**The line created by the
orthocenter (H), centroid
(G), and the circumcenter (C) of a triangle is reffered to as Euler's
Line. The endpoints of this line are always H and C, with G found
between these two points. This line also contains relationships
to a point called the incenter
(I). To investigate
the relationships present in the Euler Line and the incenter,
we need to examine various different types of triangles.**

**What do you think the relationship
between HG and HC is?**

**Does anything unusual happen
when the triangle is a right triangle? Construct a right triangle
and observe the relationships.**

**For all right triangles,
the centroid is located on a midpoint of the hypotenuse and the
orthocenter is located on the vertex across from the hypotenuse.
Why do you think this occurs?**

**Let's investigate the difference
between an acute and an obtuse triangle.**

**Did you notice that the
Ueler Line is contained inside the acute triangles and outside
the obtuse triangles? Which points remain inside the triangle
no matter what and which points can be both inside and outside
the triangle? When and where do those points exit the triangle?
To see the answers,
click here.**

**We will now explore the
relationships in an isosceles triangle.
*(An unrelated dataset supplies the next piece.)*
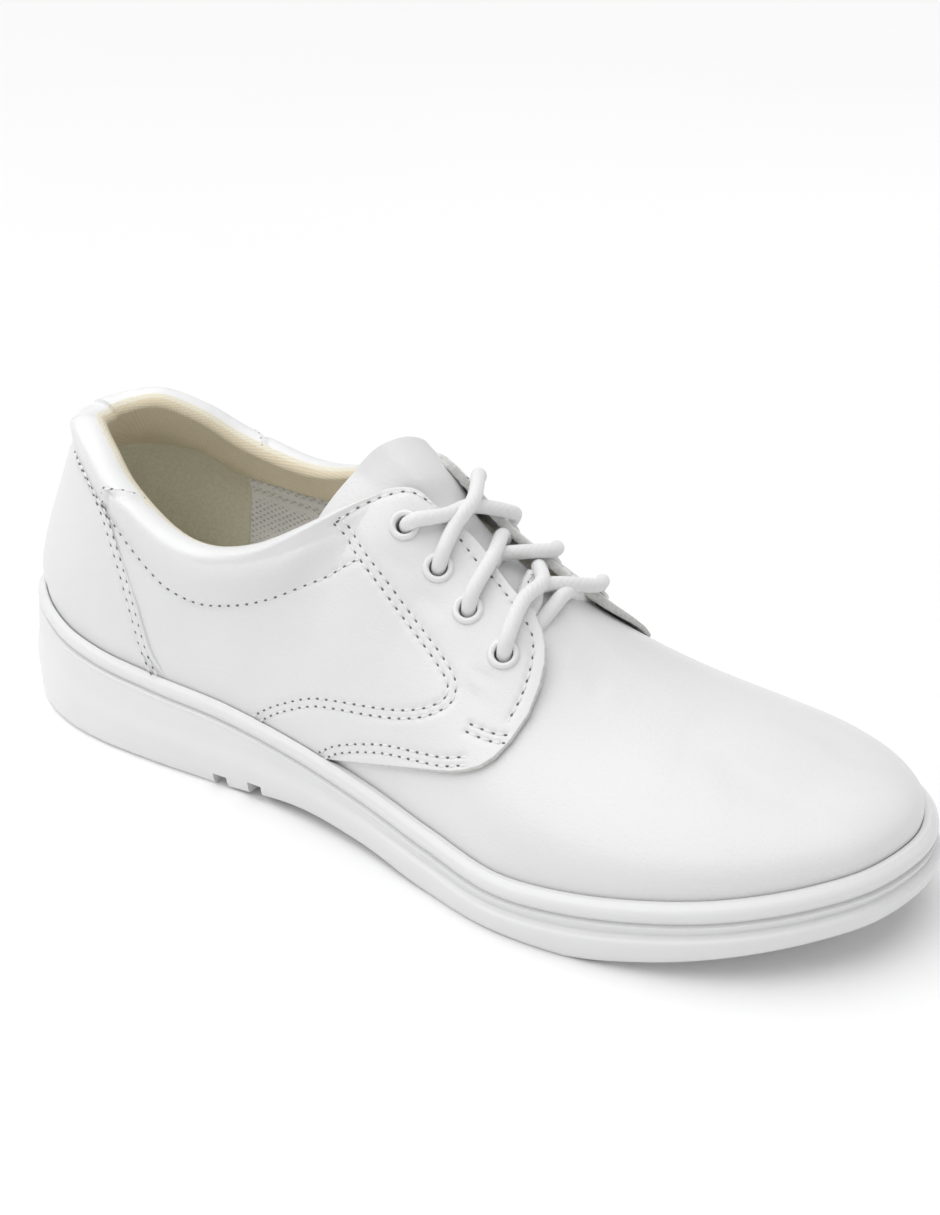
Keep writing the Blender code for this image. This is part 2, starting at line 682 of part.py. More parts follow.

The picture below shows
that when the triangle is isosceles, the Euler's Line is located
along the perpendicular bisector of the non-equal side. Itis also
interesting to note that the incenter falls on the Euler's Line
in this triangle, while it did not in any of the other triangles
we explored. Why do you think that is?**

**Another interesting relationship
to be explored is the relationship of this line when the triangle
is an equilateral triangle. Manipulate the sides of the triangle
and examine what happens as the lengths of the side approach equality.
As the lengths of the sides of triangle ABC approach equality,
H, G, and C converge to one point, which converges also to the
incenter I.**